# rambling on....about Jerry



## pigeon_is_love (Jul 18, 2007)

A final Jerry update for those who might be curious.Jerry did not come home.It has been 93 days.Even after all this time I still look for her,but deep down in my heart I know something bad happened.One day when i was having a tough time I asked Jerry to send me a sign if she was gone.I begged her because the year before my sweet cat died and I had my parents take him to the vet because I couldnt bear to do it.He passed away and I aksed him to PLEASE give me a sign that he forgave me because I felt so guilty for not bringing him to the vet myself .The next day I got a sign that was so amazing...anyway I got a sign from Jerry.ANd it may sound silly.but I was sweeping the kitchen and out of absolutely nowhere,I swept up a feather.Jerry used to come in last winter on cold days and nights,but it had been literally almost a year.That feather,i swept from under the kitchen table seemed to come from no where,it may have been under a table leg but still... but I was in denial and I refused to believe she was actuallly gone so i did not keep the feather...which i regret.(altho it was not a calculated thought not to keep it.I just did not accept it)I do believe the strength of love can come thru from beyond especially with pets because they really have the ability to love so strongly .So on goes life ,but still to this day I think of jerry every day.I know at some point I have to move on from upseting myself everyday.I think of her then I cry.My daughter(who is 14) says she ges surges of love for jerry and i know what she means.My son (11) tells me out of the blue that he misses her so much.we all have a .5% hope that she will just flutter in .Even now it is hard to believe shes gone.I feed the ferals still .One of my flock came to eat yesterday with a broken leg.SO many little babies come too.They are so small and thin and adorable.I hope all your pidge's are happy and healthy.


----------



## amyable (Jul 7, 2007)

That is such a touching story, you must have loved Jerry so much to be in so much pain after all this time. It is, as you say, not knowing for definite what happened that is the worst part of it all. It is a denial, and it is stopping you from remembering Jerry in a happy way. I believe she sent you that feather and that was her way of telling you she is still around, but she wouldn't want you to be so unhappy every time you think of her. If you try and think of the happy memories, you'll probably find you'll be aware of her more often. She wouldn't keep in touch if she thought it was making you sad. 
If you help all those other little ferals that still come to feed, and their babies then somewhere amongst them I'm sure you'll find some comfort, as through knowing and loving Jerry they are now part of your life too, and need you to watch out for them.
She'll guide any to you that need your help, that was the purpose of her coming into your heart in the first place, and that's her new purpose now.
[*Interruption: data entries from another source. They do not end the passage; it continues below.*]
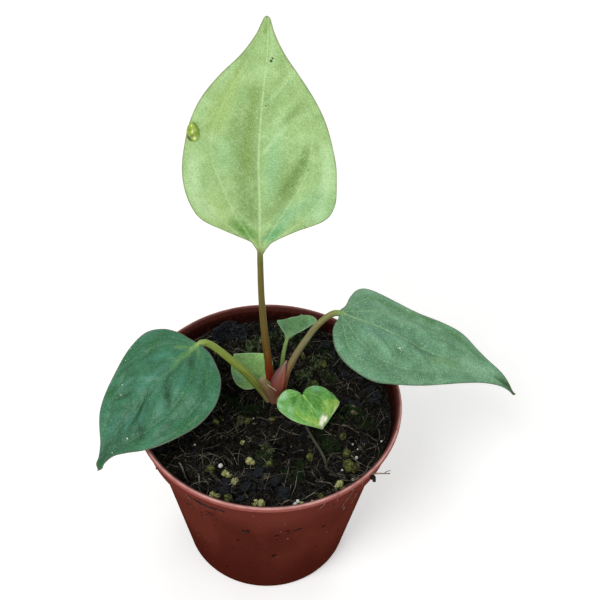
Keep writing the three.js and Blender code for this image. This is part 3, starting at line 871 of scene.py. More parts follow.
def makeGranules():
    models = [lumpModel("granule", 3, 0.2, k * 2.1) for k in range(6)]
    places = []
    for tone, key in ((0.05, "dull"), (0.55, "bright"), (1, "white")):
        for x, y, size in granules[key]:
            spot = (x, y, heightAt(x, y) + 0.4 * size)
            places.append((spot, anyTurn(), np.array([1, 0.9, 0.8]) * size * mm, tone))
            for k in range(0 if key == "white" else 1):
                turn = dice.uniform(0, 2 * math.pi)
                part = size * dice.uniform(0.4, 0.7)
                away = 0.85 * size
                near = (x + away * math.cos(turn), y + away * math.sin(turn), spot[2] - 0.2 * size)
                grainSize = np.array([1, 0.9, 0.8]) * part * mm
                places.append((near, anyTurn(), grainSize, tone * dice.uniform(0.5, 1)))
    strew("mixGranules", models, places, granuleFinish())


makeGranules()


# Moss: small shoots of narrow leaves that crowd in patches

moss = {
    "crowding": 3.4,
    "shootHeight": 1.9,
    "leaves": 7,
    "stops": [(0.0, "#10180a"), (0.35, "#1f3016"), (0.7, "#3f552c"), (1.0, "#76865a")],
    "grain": "#3b4a26",
}


def shootModel(seed):
    spikes = []
    for k in range(moss["leaves"]):
        unpickAll()
        bpy.ops.mesh.primitive_cone_add(vertices=3, radius1=0.12, depth=1, location=(0, 0, 0.5))
        spike = startPiece("spike")
        turn = k * 2.4 + seed
        lean = 0.2 + 0.9 * (k % 4) / 3
        spike.matrix_world = Matrix.LocRotScale(
            Vector((0, 0, 0.08 * k)), Euler((0, lean, turn)), Vector((1, 1, 0.8))
        )
        spikes.append(spike)
    pick(*spikes)
    bpy.ops.object.join()
    return startPiece("shoot")


def mossFinish():
    finish = Finish("moss", Specular_IOR_Level=0.12)
    place = finish.place()
    grain = finish.noise(place, 0.9, 3.0)
    finish.colour = finish.ramp(finish.read("tone"), moss["stops"])
    finish.lay(grain.step(0.5, 0.7) * 0.35, moss["grain"])
    finish.paint(0.7 + 0.2 * grain)
    return finish


def makeMoss():
    models = [shootModel(k * 1.9) for k in range(3)]
    places = []
    for cx, cy, size, light in mix["mossSpots"]:
        for k in range(int(moss["crowding"] * size * size) + 10):
            away = size * dice.uniform() ** 0.65
            turn = dice.uniform(0, 2 * math.pi)
            x = cx + away * math.cos(turn)
            y = cy + away * math.sin(turn)
            if math.hypot(x, y) > 55:
                continue
            tall = moss["shootHeight"] * dice.uniform(0.5, 1.1) * (1.2 - 0.5 * away / size)
            lean = (dice.normal(0, 0.5), dice.normal(0, 0.5), dice.uniform(0, 6.3))
            spot = (x, y, heightAt(x, y) - 0.3)
            tone = min(1, light * dice.uniform(0.4, 1.2))
            places.append((spot, lean, np.array([1, 1, 1]) * tall * mm, tone))
    strew("mixMoss", models, places, mossFinish())


makeMoss()


# Root hairs, bark fibres and sticks

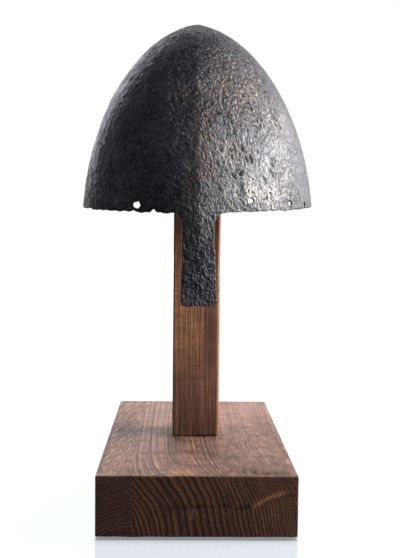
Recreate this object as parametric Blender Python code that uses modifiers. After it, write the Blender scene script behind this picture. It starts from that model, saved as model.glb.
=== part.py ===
"""A one-piece nasal helmet resting on its wooden display stand.

Metres, +Z up, the helmet faces -Y. The origin is the middle of the stand's footprint, on the surface
that its felt feet stand on. The helmet is loose: it lifts straight up off the padded block.
"""
import math

import bmesh
import bpy
from mathutils import Matrix, Vector

GAP = 0.0003                    # play between pieces that touch

# Base: two boards glued edge to edge on four felt discs
BASE_WIDTH = 0.156
BASE_DEPTH = 0.300
BASE_THICKNESS = 0.0475
STAVE_WIDTH = 0.028             # the narrow board on the left
ARRIS = 0.0008                  # sanded edges
FOOT_RADIUS = 0.011
FOOT_HEIGHT = 0.002
FOOT_INSET = 0.022              # from the base's edges to a foot's centre
FOOT_SIDES = 24

# Post: square, its front arrises planed to unequal widths
POST_SIDE = 0.042
POST_CENTRE = Vector((0.0006, 0.0032))
POST_TOP = 0.3760
POST_ARRIS_LEFT = 0.0014
POST_ARRIS_RIGHT = 0.0025

# Countersunk screws
POST_SCREW_RADIUS = 0.003
POST_SCREW_LENGTH = 0.100
POST_SCREW_SPACING = 0.022
CROWN_SCREW_RADIUS = 0.0022
CROWN_SCREW_LENGTH = 0.050
HEAD_RATIO = 2.0                # head over shank
HEAD_SINK = 0.003               # how far a head lies below the surface
SCREW_SIDES = 20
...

She knows how much you loved her, and still do. Think of her as flying free and happy 

Take care,

Janet


----------



## Peg 'n Peter (Mar 6, 2009)

*What feathers mean to me*

Pigeon is Love,

I think about you and Jerry all the time, since reading your story awhile back. Peter disappeared for one night only and I was sick with worry. I can't imagine how painful this must be for you. I really appreciate your story about 'signs'. I have had weird unexplainable things happen to me after losing pets. I too have done the same thing you did, asking for a sign, and receiving it! I could tell you some fascinating stories. But suffice it to say, I totally get what you're saying.

What I don't get tho' is that in the past I have had *coincidences* involving feathers, and feathers to me mean 'good luck'. I don't want to give you false hope but there's more than one way to interpret that feather. My experience with feathers happened way back in 2003 when I was trying to buy my own home. I was sitting on the edge of my seat for days waiting for the bank to yay/nay it. I asked for a sign that it would turn out. When I walked into the entranceway of the house, to meet again with the then-owners, a feather fell down on the entranceway out of nowhere. I picked it up and took it as a good sign. Sure enough, I got the house the next day. Then, two wonderful pigeons moved into the eavestrough about a month later. Since then, any time a feather appears out of nowhere, I know something good is going to happen. It's been consistent. I know I probably sound wacko, but I do believe in signs because that's what my 51 years on the planet has shown me. The feather that drifted down into the doorway is now living in my mailbox, and has been there since I took ownership of the house in 2003.

So, maybe the feather means something good?


----------



## spirit wings (Mar 29, 2008)

pigeon_is_love said:


> A final Jerry update for those who might be curious.Jerry did not come home.It has been 93 days.Even after all this time I still look for her,but deep down in my heart I know something bad happened.One day when i was having a tough time I asked Jerry to send me a sign if she was gone.I begged her because the year before my sweet cat died and I had my parents take him to the vet because I couldnt bear to do it.He passed away and I aksed him to PLEASE give me a sign that he forgave me because I felt so guilty for not bringing him to the vet myself .The next day I got a sign that was so amazing...anyway I got a sign from Jerry.ANd it may sound silly.but I was sweeping the kitchen and out of absolutely nowhere,I swept up a feather.Jerry used to come in last winter on cold days and nights,but it had been literally almost a year.That feather,i swept from under the kitchen table seemed to come from no where,it may have been under a table leg but still... but I was in denial and I refused to believe she was actuallly gone so i did not keep the feather...which i regret.(altho it was not a calculated thought not to keep it.I just did not accept it)I do believe the strength of love can come thru from beyond especially with pets because they really have the ability to love so strongly .So on goes life ,but still to this day I think of jerry every day.I know at some point I have to move on from upseting myself everyday.I think of her then I cry.My daughter(who is 14) says she ges surges of love for jerry and i know what she means.My son (11) tells me out of the blue that he misses her so much.we all have a .5% hope that she will just flutter in .Even now it is hard to believe shes gone.I feed the ferals still .One of my flock came to eat yesterday with a broken leg.SO many little babies come too.They are so small and thin and adorable.I hope all your pidge's are happy and healthy.




yes...time to move on......have you thought about trying to help the feral with the broken leg?


----------